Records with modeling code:
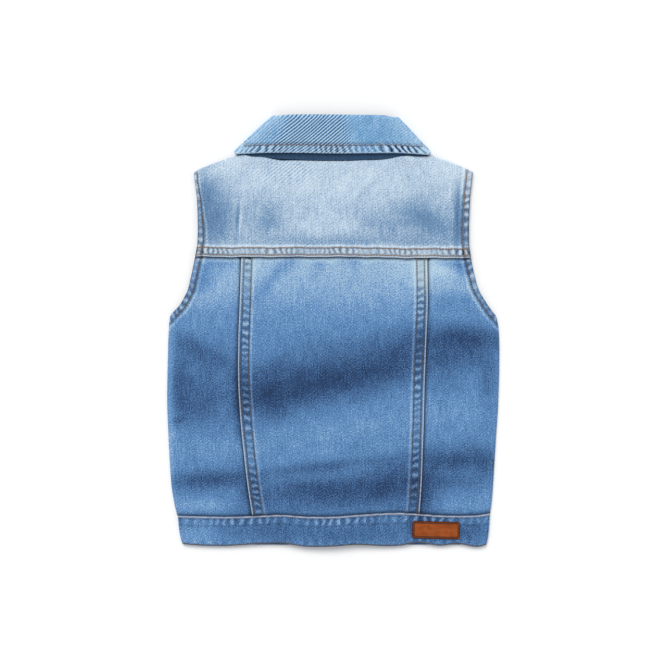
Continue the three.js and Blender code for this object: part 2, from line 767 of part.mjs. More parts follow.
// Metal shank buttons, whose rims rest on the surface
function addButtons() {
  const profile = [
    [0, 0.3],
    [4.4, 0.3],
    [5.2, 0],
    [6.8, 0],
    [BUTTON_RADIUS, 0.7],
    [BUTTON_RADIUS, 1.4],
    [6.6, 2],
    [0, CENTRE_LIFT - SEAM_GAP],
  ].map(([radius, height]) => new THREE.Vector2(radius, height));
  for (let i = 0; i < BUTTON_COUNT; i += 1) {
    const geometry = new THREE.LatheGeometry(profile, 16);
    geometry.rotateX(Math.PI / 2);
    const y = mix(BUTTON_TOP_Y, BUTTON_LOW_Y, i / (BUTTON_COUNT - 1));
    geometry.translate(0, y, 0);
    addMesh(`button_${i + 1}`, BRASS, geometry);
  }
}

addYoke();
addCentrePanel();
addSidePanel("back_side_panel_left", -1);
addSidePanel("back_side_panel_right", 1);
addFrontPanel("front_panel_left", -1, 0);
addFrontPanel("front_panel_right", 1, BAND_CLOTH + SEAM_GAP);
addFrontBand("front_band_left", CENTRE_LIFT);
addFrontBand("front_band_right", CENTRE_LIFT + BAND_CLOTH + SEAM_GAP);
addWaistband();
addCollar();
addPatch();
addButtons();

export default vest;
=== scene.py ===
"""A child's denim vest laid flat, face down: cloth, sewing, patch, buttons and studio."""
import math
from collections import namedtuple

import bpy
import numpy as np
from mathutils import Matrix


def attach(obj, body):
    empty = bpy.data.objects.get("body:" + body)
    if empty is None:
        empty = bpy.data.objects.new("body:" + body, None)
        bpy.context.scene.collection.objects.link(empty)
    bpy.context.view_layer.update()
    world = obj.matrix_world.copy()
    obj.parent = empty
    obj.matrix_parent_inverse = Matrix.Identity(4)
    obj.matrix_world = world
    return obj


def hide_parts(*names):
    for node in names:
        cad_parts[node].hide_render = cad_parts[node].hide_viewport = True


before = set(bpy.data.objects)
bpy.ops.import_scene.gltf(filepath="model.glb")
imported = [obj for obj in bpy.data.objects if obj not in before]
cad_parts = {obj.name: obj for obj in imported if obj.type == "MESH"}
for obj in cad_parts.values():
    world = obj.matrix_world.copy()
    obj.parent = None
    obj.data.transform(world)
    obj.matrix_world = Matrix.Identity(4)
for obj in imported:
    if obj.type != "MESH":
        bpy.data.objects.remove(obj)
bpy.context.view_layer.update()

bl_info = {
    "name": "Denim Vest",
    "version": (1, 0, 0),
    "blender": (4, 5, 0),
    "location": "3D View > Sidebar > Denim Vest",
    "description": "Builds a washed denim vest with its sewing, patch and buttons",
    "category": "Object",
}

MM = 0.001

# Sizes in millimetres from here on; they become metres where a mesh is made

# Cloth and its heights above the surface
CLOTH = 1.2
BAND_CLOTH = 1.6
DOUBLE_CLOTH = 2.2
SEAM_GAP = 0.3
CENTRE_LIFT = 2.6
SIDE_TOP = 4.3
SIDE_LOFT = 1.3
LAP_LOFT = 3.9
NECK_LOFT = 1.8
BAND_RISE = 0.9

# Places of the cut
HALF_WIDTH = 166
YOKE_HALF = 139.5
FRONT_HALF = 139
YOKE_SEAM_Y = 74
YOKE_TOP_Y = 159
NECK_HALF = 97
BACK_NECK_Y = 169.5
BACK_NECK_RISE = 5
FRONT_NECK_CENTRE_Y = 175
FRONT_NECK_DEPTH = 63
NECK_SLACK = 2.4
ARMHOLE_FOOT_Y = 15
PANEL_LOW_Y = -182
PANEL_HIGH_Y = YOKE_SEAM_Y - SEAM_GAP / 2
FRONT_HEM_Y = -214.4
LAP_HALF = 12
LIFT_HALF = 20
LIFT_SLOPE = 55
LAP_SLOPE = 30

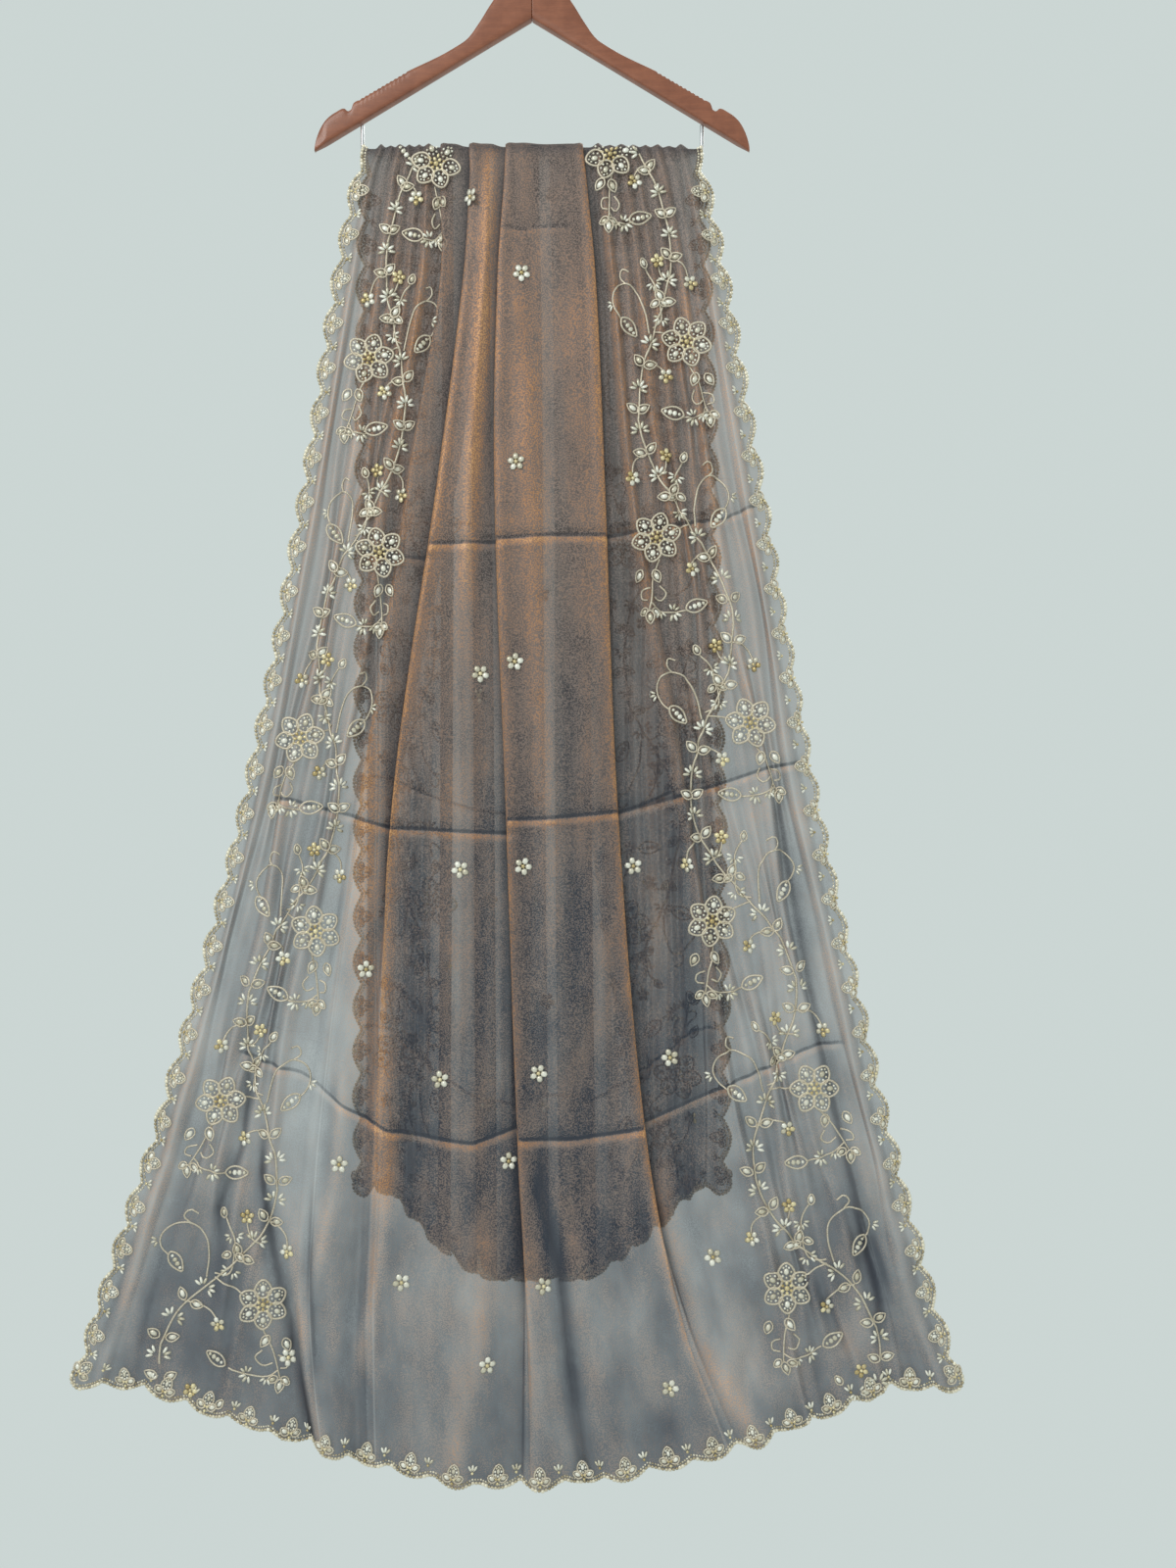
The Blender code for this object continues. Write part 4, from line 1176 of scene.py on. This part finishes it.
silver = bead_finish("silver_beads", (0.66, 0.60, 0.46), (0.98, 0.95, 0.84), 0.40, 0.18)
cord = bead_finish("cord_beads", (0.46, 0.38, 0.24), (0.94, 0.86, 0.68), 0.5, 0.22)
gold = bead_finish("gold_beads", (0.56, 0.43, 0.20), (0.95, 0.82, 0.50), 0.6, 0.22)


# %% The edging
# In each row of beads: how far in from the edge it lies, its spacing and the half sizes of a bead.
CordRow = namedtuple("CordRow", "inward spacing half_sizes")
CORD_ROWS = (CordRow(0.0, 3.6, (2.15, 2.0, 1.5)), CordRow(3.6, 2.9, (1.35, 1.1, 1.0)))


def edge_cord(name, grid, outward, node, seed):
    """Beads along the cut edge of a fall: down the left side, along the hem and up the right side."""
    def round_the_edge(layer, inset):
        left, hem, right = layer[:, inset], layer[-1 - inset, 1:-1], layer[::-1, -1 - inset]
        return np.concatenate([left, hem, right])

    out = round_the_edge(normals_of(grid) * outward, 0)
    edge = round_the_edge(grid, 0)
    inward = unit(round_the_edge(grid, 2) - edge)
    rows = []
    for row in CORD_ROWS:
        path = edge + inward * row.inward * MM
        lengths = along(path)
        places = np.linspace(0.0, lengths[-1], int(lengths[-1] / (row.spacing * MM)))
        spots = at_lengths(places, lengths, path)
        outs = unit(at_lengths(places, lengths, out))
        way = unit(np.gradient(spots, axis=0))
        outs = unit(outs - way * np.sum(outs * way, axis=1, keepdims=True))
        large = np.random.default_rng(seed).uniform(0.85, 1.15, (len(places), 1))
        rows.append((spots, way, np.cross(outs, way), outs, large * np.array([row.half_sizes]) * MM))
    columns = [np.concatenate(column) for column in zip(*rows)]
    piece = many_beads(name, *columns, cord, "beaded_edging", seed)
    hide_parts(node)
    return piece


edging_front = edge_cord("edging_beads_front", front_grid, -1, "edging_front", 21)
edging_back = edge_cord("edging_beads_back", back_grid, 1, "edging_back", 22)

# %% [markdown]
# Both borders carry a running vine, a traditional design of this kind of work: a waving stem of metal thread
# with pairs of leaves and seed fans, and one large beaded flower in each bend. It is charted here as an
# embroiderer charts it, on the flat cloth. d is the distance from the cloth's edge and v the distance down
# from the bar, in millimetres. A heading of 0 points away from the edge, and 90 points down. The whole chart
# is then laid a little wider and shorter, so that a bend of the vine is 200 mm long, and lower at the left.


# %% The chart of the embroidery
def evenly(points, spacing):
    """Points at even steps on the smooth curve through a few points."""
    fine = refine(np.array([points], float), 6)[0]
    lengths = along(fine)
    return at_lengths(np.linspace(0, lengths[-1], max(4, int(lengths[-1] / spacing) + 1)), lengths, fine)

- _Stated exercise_
In the data above, find the line that contains "on the surface" and the line that contains "cad_parts[node].hide_render = cad_parts[node].hide_viewport". Repeat exactly those lines and every line between them, and only those.

- _Solution for this task_
// Metal shank buttons, whose rims rest on the surface
function addButtons() {
  const profile = [
    [0, 0.3],
    [4.4, 0.3],
    [5.2, 0],
    [6.8, 0],
    [BUTTON_RADIUS, 0.7],
    [BUTTON_RADIUS, 1.4],
    [6.6, 2],
    [0, CENTRE_LIFT - SEAM_GAP],
  ].map(([radius, height]) => new THREE.Vector2(radius, height));
  for (let i = 0; i < BUTTON_COUNT; i += 1) {
    const geometry = new THREE.LatheGeometry(profile, 16);
    geometry.rotateX(Math.PI / 2);
    const y = mix(BUTTON_TOP_Y, BUTTON_LOW_Y, i / (BUTTON_COUNT - 1));
    geometry.translate(0, y, 0);
    addMesh(`button_${i + 1}`, BRASS, geometry);
  }
}

addYoke();
addCentrePanel();
addSidePanel("back_side_panel_left", -1);
addSidePanel("back_side_panel_right", 1);
addFrontPanel("front_panel_left", -1, 0);
addFrontPanel("front_panel_right", 1, BAND_CLOTH + SEAM_GAP);
addFrontBand("front_band_left", CENTRE_LIFT);
addFrontBand("front_band_right", CENTRE_LIFT + BAND_CLOTH + SEAM_GAP);
addWaistband();
addCollar();
addPatch();
addButtons();

export default vest;
=== scene.py ===
"""A child's denim vest laid flat, face down: cloth, sewing, patch, buttons and studio."""
import math
from collections import namedtuple

import bpy
import numpy as np
from mathutils import Matrix


def attach(obj, body):
    empty = bpy.data.objects.get("body:" + body)
    if empty is None:
        empty = bpy.data.objects.new("body:" + body, None)
        bpy.context.scene.collection.objects.link(empty)
    bpy.context.view_layer.update()
    world = obj.matrix_world.copy()
    obj.parent = empty
    obj.matrix_parent_inverse = Matrix.Identity(4)
    obj.matrix_world = world
    return obj


def hide_parts(*names):
    for node in names:
        cad_parts[node].hide_render = cad_parts[node].hide_viewport = True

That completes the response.